### [Given task]
Provide again, from the entries below, every line from the one containing "Keep writing the" through the one containing "soft lamps, white", exactly as written, and no other line.

* Start Material *

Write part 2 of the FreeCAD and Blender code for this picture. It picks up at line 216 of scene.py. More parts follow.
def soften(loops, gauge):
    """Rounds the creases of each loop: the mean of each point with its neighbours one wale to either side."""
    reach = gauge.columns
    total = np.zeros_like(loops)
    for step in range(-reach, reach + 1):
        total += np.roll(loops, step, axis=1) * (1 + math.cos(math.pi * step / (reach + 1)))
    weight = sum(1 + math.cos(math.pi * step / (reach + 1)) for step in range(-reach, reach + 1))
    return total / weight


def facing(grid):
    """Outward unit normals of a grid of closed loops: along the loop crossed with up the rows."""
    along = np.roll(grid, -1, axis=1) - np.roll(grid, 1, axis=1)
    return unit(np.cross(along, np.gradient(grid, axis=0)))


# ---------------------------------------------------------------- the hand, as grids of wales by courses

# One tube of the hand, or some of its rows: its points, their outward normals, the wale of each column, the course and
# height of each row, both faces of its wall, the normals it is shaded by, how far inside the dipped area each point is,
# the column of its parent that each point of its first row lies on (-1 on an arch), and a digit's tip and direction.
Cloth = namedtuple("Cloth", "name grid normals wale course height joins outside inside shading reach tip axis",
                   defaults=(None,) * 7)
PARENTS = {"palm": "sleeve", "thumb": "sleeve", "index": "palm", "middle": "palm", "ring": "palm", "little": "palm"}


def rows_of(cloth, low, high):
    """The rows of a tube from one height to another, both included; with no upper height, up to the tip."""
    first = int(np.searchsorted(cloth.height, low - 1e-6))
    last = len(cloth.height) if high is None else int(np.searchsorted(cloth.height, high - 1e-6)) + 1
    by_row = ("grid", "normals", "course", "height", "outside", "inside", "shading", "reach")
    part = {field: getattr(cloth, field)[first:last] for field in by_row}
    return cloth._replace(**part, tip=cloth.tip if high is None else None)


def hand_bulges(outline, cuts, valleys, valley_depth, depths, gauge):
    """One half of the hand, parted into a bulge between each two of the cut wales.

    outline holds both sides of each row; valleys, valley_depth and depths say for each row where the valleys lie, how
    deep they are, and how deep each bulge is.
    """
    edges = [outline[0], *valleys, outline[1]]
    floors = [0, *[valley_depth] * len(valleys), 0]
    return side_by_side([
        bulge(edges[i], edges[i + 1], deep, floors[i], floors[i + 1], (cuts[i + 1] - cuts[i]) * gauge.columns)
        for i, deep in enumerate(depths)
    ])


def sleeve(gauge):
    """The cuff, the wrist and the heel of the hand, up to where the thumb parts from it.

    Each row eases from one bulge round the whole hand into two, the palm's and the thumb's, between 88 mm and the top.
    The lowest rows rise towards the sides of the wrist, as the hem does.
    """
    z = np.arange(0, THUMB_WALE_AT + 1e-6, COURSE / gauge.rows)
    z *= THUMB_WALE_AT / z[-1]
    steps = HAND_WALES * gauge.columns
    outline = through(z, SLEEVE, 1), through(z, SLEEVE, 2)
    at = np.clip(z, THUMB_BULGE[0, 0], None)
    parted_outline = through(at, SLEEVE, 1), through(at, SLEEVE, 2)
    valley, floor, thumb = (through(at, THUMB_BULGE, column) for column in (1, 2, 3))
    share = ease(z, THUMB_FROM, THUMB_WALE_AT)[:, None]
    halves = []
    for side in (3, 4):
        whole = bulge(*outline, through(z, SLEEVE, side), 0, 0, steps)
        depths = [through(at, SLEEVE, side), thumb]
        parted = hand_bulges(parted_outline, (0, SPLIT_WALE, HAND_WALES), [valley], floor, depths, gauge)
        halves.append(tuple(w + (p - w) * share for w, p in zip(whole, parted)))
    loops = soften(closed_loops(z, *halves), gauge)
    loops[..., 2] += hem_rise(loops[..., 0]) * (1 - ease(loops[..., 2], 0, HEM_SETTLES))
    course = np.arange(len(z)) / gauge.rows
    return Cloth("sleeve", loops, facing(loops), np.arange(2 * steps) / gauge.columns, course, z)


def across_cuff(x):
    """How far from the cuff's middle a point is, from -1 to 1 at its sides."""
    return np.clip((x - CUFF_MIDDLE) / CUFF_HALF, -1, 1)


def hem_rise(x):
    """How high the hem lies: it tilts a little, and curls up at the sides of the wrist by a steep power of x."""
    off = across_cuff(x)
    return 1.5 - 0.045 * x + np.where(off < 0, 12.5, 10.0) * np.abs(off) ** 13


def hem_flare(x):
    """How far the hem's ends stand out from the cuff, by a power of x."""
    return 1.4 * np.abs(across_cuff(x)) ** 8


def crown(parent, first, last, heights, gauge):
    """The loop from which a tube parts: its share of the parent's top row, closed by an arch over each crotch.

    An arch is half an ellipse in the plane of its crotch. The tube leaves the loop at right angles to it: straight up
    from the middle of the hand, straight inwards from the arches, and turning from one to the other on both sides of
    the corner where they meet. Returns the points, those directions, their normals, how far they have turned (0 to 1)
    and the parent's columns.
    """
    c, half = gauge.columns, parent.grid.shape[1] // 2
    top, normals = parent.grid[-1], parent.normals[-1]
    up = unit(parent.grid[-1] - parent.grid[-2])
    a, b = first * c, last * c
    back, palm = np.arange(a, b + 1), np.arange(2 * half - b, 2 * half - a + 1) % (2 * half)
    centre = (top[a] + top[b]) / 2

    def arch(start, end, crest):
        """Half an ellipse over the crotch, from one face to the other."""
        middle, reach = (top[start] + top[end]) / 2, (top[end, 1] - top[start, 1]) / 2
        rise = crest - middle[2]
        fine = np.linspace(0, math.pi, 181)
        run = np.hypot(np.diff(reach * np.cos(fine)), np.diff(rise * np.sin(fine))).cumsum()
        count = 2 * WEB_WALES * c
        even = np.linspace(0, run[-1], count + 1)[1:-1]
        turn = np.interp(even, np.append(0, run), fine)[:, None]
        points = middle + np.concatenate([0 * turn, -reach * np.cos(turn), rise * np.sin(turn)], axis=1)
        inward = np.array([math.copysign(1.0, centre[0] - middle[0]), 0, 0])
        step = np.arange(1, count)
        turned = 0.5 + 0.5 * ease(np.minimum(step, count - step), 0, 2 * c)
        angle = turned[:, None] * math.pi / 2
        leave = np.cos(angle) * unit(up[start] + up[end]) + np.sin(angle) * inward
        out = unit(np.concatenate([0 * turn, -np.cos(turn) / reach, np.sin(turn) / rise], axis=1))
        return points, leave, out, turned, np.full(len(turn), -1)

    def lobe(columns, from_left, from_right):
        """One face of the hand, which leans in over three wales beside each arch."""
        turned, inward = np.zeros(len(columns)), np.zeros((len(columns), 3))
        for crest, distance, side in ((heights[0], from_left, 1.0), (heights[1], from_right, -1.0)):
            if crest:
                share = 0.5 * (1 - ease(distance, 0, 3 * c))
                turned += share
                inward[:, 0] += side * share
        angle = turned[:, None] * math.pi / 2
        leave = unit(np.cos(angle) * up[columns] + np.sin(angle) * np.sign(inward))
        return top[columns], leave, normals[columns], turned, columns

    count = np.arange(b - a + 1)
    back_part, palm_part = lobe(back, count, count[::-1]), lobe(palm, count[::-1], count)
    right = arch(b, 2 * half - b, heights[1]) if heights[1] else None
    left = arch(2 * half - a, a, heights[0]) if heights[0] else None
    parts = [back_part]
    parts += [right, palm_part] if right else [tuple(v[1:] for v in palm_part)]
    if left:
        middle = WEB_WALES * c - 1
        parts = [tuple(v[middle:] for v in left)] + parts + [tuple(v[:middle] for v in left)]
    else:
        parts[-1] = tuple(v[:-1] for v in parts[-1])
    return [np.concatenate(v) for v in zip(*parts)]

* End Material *
* Start Material *

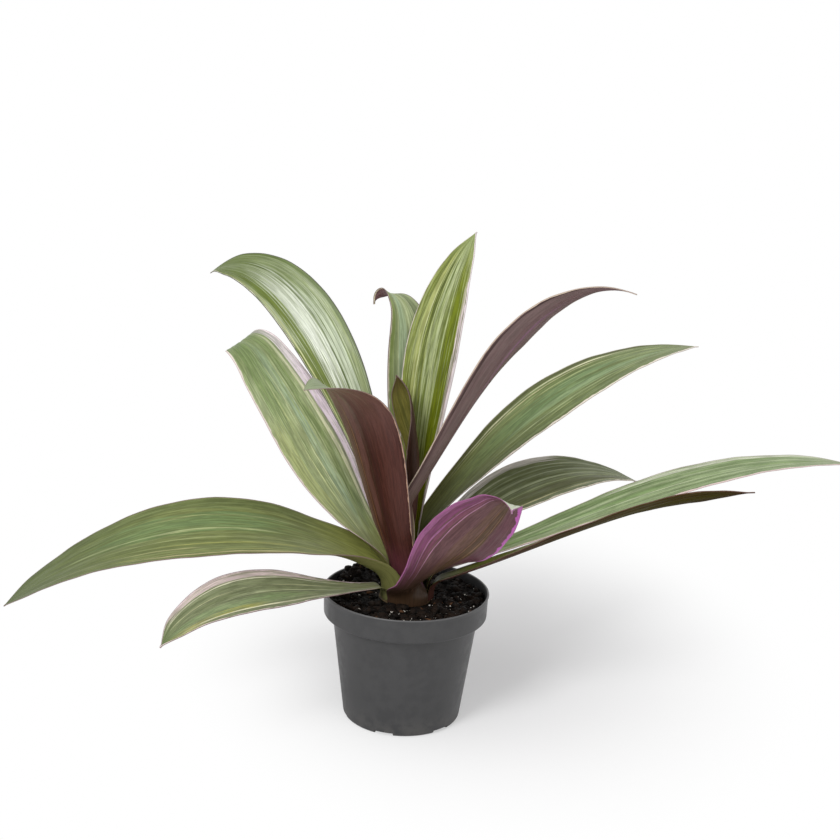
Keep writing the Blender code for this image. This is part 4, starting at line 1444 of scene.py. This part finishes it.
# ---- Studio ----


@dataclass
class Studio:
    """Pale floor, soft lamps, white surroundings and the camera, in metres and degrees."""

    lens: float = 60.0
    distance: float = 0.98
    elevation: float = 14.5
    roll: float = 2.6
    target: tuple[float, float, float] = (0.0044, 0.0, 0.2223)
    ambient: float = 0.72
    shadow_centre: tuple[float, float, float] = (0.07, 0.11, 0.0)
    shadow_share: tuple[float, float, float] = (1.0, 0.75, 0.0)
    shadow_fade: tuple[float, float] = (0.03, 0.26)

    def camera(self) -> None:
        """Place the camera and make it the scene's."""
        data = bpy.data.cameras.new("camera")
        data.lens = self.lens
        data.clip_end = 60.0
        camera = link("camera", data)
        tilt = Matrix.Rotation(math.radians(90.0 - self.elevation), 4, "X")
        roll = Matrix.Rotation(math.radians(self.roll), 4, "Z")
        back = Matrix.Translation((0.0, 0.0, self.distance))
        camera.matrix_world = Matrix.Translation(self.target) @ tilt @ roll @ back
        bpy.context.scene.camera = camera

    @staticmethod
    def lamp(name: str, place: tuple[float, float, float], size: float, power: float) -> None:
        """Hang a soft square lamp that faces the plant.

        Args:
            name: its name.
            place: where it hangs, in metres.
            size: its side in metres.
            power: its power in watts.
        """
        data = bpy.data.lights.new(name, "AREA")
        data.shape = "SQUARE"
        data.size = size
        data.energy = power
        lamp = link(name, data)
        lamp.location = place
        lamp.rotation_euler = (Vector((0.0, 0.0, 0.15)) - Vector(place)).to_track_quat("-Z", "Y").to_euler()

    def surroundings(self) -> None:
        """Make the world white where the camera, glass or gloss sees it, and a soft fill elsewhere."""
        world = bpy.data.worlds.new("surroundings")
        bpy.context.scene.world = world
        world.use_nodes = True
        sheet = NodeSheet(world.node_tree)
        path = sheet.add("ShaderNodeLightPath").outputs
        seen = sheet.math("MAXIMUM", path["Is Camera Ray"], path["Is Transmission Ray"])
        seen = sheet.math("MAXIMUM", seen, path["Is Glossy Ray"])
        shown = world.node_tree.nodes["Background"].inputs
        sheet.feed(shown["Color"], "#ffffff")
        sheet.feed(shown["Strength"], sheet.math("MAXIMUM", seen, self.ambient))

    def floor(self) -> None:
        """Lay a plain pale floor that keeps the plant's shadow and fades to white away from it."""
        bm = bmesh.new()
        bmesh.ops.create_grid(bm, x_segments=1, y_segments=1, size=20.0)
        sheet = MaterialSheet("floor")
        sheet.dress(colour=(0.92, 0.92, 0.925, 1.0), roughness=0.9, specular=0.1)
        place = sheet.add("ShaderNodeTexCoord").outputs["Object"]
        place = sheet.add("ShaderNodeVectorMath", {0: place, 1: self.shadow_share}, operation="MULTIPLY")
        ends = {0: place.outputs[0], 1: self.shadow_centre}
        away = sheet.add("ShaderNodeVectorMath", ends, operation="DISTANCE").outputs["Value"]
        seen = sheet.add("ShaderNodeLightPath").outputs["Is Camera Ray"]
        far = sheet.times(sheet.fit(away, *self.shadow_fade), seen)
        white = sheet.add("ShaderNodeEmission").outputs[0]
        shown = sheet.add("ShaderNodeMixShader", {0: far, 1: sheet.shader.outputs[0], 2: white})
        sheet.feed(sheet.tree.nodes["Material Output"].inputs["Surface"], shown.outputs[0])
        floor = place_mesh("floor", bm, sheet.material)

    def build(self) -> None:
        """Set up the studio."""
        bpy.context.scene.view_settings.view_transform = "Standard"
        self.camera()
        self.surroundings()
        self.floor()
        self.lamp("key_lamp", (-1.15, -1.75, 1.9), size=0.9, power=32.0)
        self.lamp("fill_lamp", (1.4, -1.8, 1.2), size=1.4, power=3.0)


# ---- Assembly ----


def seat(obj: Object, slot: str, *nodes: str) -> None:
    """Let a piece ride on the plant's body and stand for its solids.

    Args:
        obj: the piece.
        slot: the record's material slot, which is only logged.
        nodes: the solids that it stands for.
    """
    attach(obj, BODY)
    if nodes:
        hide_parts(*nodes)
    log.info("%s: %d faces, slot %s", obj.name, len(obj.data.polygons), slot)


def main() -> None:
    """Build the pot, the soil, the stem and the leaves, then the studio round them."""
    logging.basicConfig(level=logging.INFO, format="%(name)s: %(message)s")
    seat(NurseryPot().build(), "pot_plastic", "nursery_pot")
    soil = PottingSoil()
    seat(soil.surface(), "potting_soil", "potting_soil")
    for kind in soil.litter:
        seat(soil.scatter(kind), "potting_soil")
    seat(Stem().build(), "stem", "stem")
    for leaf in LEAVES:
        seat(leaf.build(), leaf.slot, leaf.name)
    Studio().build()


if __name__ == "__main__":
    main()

* End Material *

### [Response]
Keep writing the Blender code for this image. This is part 4, starting at line 1444 of scene.py. This part finishes it.
# ---- Studio ----


@dataclass
class Studio:
    """Pale floor, soft lamps, white surroundings and the camera, in metres and degrees."""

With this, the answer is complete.